The YMCA of Greater Pittsburgh has filed for a formal reorganization under Chapter 11 in U.S Bankruptcy Court for the Western District of Pennsylvania. The Pittsburgh, Pa.-based Y plans to close two facilities next month but is still responsible for about $75 million in net physical assets, about 25 percent more than a typical YMCA of its size.
In its bankruptcy filing on Wednesday, the Y estimated that it had liabilities between $10 million and $50 million and assets of $75 million. Closing its Downtown Y facility will save between $750,000 and $1 million annually. The Y reported total revenue of $39 million, with expenses of $38.6 million, and net assets of $61.5 million, for the year ending March 2016, according to the most recent Form 990 available.
Y President & CEO Kevin Bolding said during a press conference that the organization has made some difficult decisions in an effort to right the ship over the years, including closing underperforming centers, deferring maintenance, hiring and wage freezes, selling properties and reducing part- and full-time positions.
Still facing organizational challenges, the Y scaled back programs due to the heavy weight of its asset portfolio and is struggling to properly invest in its properties, people and communities, Bolding said. “We’ve been consolidating our brick and mortar footprint with some success, including our recently announced planned closure of the Delmont branch next month, however, this restructuring process is necessary to continue our progress.”
The Pittsburgh Y has gotten away from its roots as a membership-based organization, according to Bolding. Membership accounts for 30 percent of revenue, a number that should be closer to 40 percent. The Y will continue to deliver services and programs people expect, he said, with the exception of the downtown fitness facility.
The Downtown Y fitness facility will close on June 8 because operating costs and rent exceed revenue and the Y also recently decided to not renew the lease on its Delmont Branch, which will close June 29. The moves will leave the Y with 11 facilities.
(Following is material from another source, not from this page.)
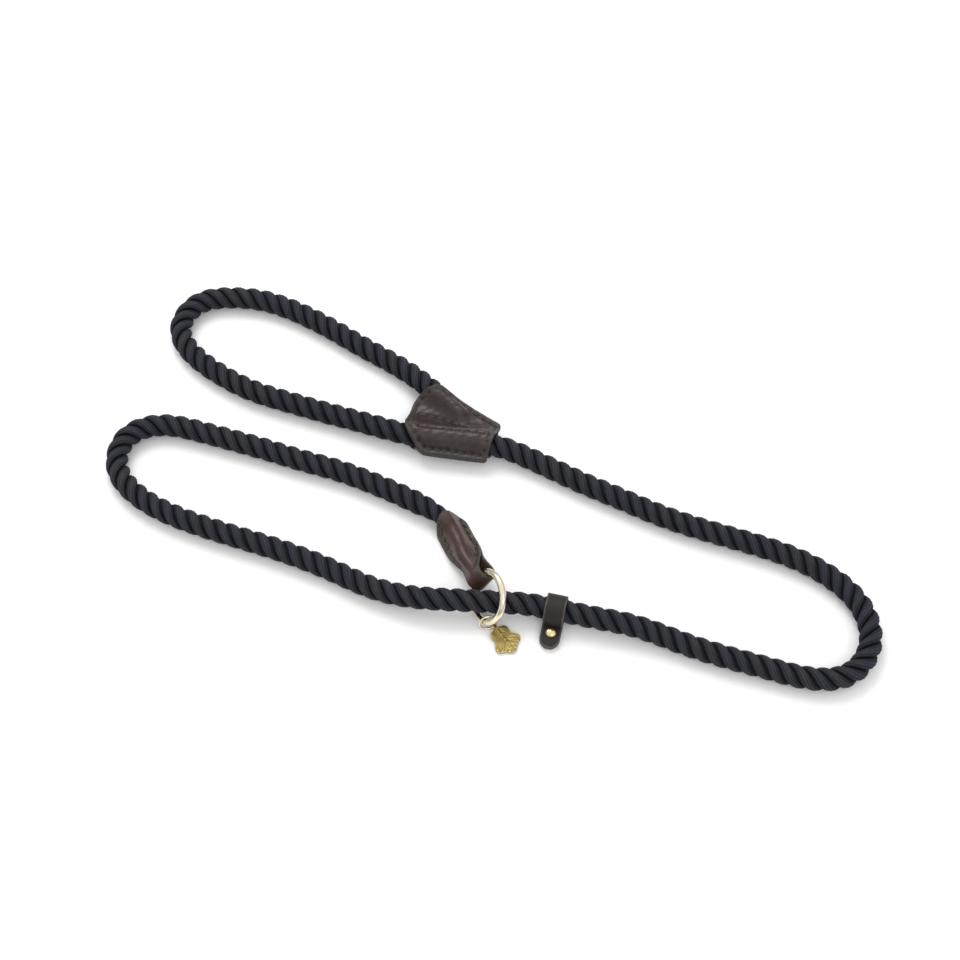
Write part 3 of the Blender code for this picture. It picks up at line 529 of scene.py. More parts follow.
# ---- the splice cover ---------------------------------------------------------------------------
COVER_CORNERS = [
    (-0.0228, 0.0515, 0.0060), (0.0094, 0.0297, 0.0022), (0.0010, 0.0078, 0.0018),
    (-0.0335, 0.0125, 0.0085), (-0.0428, 0.0262, 0.0130), (-0.0362, 0.0468, 0.0110),
]
COVER_SEAM_Z = 0.0070
COVER_ROPE_Z = 0.0079
COVER_CLEAR = 0.0006
COVER_LEAN = math.radians(47)  # of its sides, down from the ropes
COVER_RIM_WIDTH = 0.0060       # over which the back panel rises to meet the front one
COVER_AROUND = 260
COVER_INSETS = [0.0, 0.00012, 0.0003, 0.0006, 0.0010]       # of the rings that round the cut edge
COVER_RINGS = 46               # from there to the middle
EDGE_SEAM_INSET = 0.0024
UPPER_SEAM = [(-0.0345, 0.0360), (-0.0250, 0.0340), (-0.0140, 0.0290), (-0.0040, 0.0262)]
LOWER_SEAM = [(-0.0340, 0.0252), (-0.0230, 0.0240), (-0.0110, 0.0228), (0.0005, 0.0210)]
STITCH_PITCH = 0.0043
STITCH_LENGTH = 0.0030
STITCH_R = 0.00042
STITCH_RINGS = 13
STITCH_SIDES = 10
SEAM_PULL = 0.00060            # how far a seam draws the leather in
HOLE_DEPTH = 0.00055
HOLE_R = 0.00078
EDGE_ROUND = 0.0006            # radius of a panel's cut edge outside; inside it drops by less
EDGE_ROUND_INSIDE = 0.0003


def rounded_outline(corners, samples=12):
    """A closed outline with an arc at each corner."""
    found = []
    for i, (x, y, radius) in enumerate(corners):
        here = Vector((x, y))
        back = (Vector(corners[i - 1][:2]) - here).normalized()
        ahead = (Vector(corners[(i + 1) % len(corners)][:2]) - here).normalized()
        half = back.angle(ahead) / 2
        middle = here + (back + ahead).normalized() * radius / math.sin(half)
        start = here + back * radius / math.tan(half)
        end = here + ahead * radius / math.tan(half)
        for t in np.linspace(0, 1, samples):
            spoke = (start - middle).lerp(end - middle, t).normalized()
            found.append(middle + spoke * radius)
    found.append(found[0])
    line = np.array([(p.x, p.y) for p in found])
    return read_at(line, np.linspace(0, along_of(line)[-1], COVER_AROUND + 1)[:-1])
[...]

In 2016, the Y’s Hazelwood branch closed with programming transferred to a neighborhood community center.
Director of Communications Pamela Haley said the organization hopes the bankruptcy process will take about six to nine months. Reorganization will allow the Y to exit the lease on its downtown facility — which is unsustainable but runs several more years — but also re-evaluate all of its operations, she added.
The Pittsburgh YMCA has 80,000 members in all. There are 2,000 active members of the downtown facility, about 20 percent of which use it as a second fitness center under the membership’s reciprocity program. Of the 100 employees at the location, about 90 are part-time and work at other YMCA facilities. The plan is to transition as many directly affected members and employees from the Downtown Y as possible within its network of 11 facilities.
Overall, the Pittsburgh Y has 200 full-time employees and about 1,240 part-time employees. The Greater Pittsburgh YMCA is one of 2,700 nationwide that employ about 20,000 full-time staff and 600,000 volunteers in all.
The Forbes Funds announced it has reached out to offer assistance following the Y’s announcement. Staff will meet with YMCA officials to determine how best to assist the organization as it works to adjust its operations. The Forbes Funds will offer its Nonprofit Health Screening tool to the Y as part of an assessment to determine the need for outside resources and expertise.
The YMCA’s board and staff are “addressing problems directly and publicly and we want to be a useful resource to help the agency emerge from this period stronger and with a greater focus on serving its mission,” Forbes Funds President and CEO Fred Brown said in a statement.